Control vs Convenience: The Real Trade-Off

Buying a Flat

  • Control: You own the property, decide tenants, make improvements, and benefit from appreciation.
  • Hassle: Maintenance, legal compliance, tenant disputes.

REITs

  • Convenience: Passive income, professional management, no tenant drama.
  • No Control: You cannot decide which building or office to buy; you own a fraction of the pool.

The choice boils down to whether you prefer control over a single asset or diversified exposure to a portfolio.

Taxation Differences

Rental Property

  • Rent is taxed under “Income from House Property”
  • You can deduct 30 percent for repairs, plus interest on home loan
  • Property tax also applies

REITs

  • Dividends may be taxable depending on how REIT is structured
  • Capital gains on selling REIT units taxed like equity shares
  • No property tax or repair headaches

This makes REITs simpler from a compliance perspective, though high-income investors may still benefit from home loan interest deductions with rental flats.

The Role of Leverage

One major advantage of buying a flat is the ability to use leverage. A buyer can take a home loan at a home loan interest rate of around 8 to 9 percent, pay EMIs, and build equity over decades.

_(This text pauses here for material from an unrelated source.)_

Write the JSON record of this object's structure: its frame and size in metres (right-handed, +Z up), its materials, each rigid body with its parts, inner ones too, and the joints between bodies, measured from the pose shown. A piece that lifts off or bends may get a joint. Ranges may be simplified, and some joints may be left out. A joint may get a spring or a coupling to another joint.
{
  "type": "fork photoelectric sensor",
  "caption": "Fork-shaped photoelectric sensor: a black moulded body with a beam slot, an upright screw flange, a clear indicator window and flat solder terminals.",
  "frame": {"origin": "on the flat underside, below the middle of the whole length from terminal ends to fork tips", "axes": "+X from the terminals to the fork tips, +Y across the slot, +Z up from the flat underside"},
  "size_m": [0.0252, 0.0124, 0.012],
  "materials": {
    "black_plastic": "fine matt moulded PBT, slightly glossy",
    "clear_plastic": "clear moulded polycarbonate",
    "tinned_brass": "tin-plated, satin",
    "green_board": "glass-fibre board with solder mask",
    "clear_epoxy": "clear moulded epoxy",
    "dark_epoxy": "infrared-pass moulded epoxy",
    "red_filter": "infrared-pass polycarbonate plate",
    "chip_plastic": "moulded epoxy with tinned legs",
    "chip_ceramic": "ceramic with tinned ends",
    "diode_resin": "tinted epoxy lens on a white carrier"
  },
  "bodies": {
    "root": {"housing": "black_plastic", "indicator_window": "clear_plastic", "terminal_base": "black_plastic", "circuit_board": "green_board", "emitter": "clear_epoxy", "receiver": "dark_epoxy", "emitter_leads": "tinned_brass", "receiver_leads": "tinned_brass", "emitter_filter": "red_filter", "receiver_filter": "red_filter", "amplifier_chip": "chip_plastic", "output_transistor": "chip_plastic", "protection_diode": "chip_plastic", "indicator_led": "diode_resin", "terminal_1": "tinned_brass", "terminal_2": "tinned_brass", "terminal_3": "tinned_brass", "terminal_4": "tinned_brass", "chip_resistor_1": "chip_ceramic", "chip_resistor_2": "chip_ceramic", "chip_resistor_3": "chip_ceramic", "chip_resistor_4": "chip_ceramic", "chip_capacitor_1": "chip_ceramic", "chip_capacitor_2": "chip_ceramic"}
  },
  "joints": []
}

With REITs, leverage isn’t directly available to small investors. You invest what you have, without loan financing.

For ambitious investors with stable incomes, leveraging a home loan to buy rental property can amplify long-term returns if appreciation outpaces interest costs.

Future Outlook: REIT vs Physical Real Estate

  • Residential Markets: Rising property prices may lower affordability, keeping rental yields modest.
  • Commercial REITs: Office demand in Bangalore, Hyderabad, and NCR continues to grow with IT and startup hubs, supporting strong REIT performance.
  • Liquidity Factor: REITs can be sold instantly, while a flat may take 6–12 months to liquidate.

In 2025, global trends also show investors allocating more toward REITs for passive income while keeping a portion in physical real estate for stability.

Final Word

Both REITs and flats for rent have a place in a balanced portfolio. In 2025, the smarter investor is not choosing one over the other, but combining them. Use REITs for liquidity and passive returns, while strategically owning a flat in a growth corridor for long-term capital appreciation.

FAQs on REITs vs Flats

1. What is better in 2025: REIT vs Renting Property?

REITs offer higher liquidity and steady 6–8 percent returns, while flats offer long-term appreciation and ownership control.

2. How are REIT returns in 2025 India performing?

Most Indian REITs are delivering between 6 and 8 percent annualized returns.

3. What is the average rental yield in Bangalore 2025?

It ranges between 3 and 4 percent, depending on locality and property type.

4. Is it better to buy a flat for rent vs REIT for passive income?

For passive income, REITs are easier and more liquid. For wealth creation with leverage, buying a flat may work better long term.

5. REIT vs Physical Real Estate: Which one builds more wealth?

Flats may build more wealth through leverage and appreciation, while REITs provide steady income with lower risks.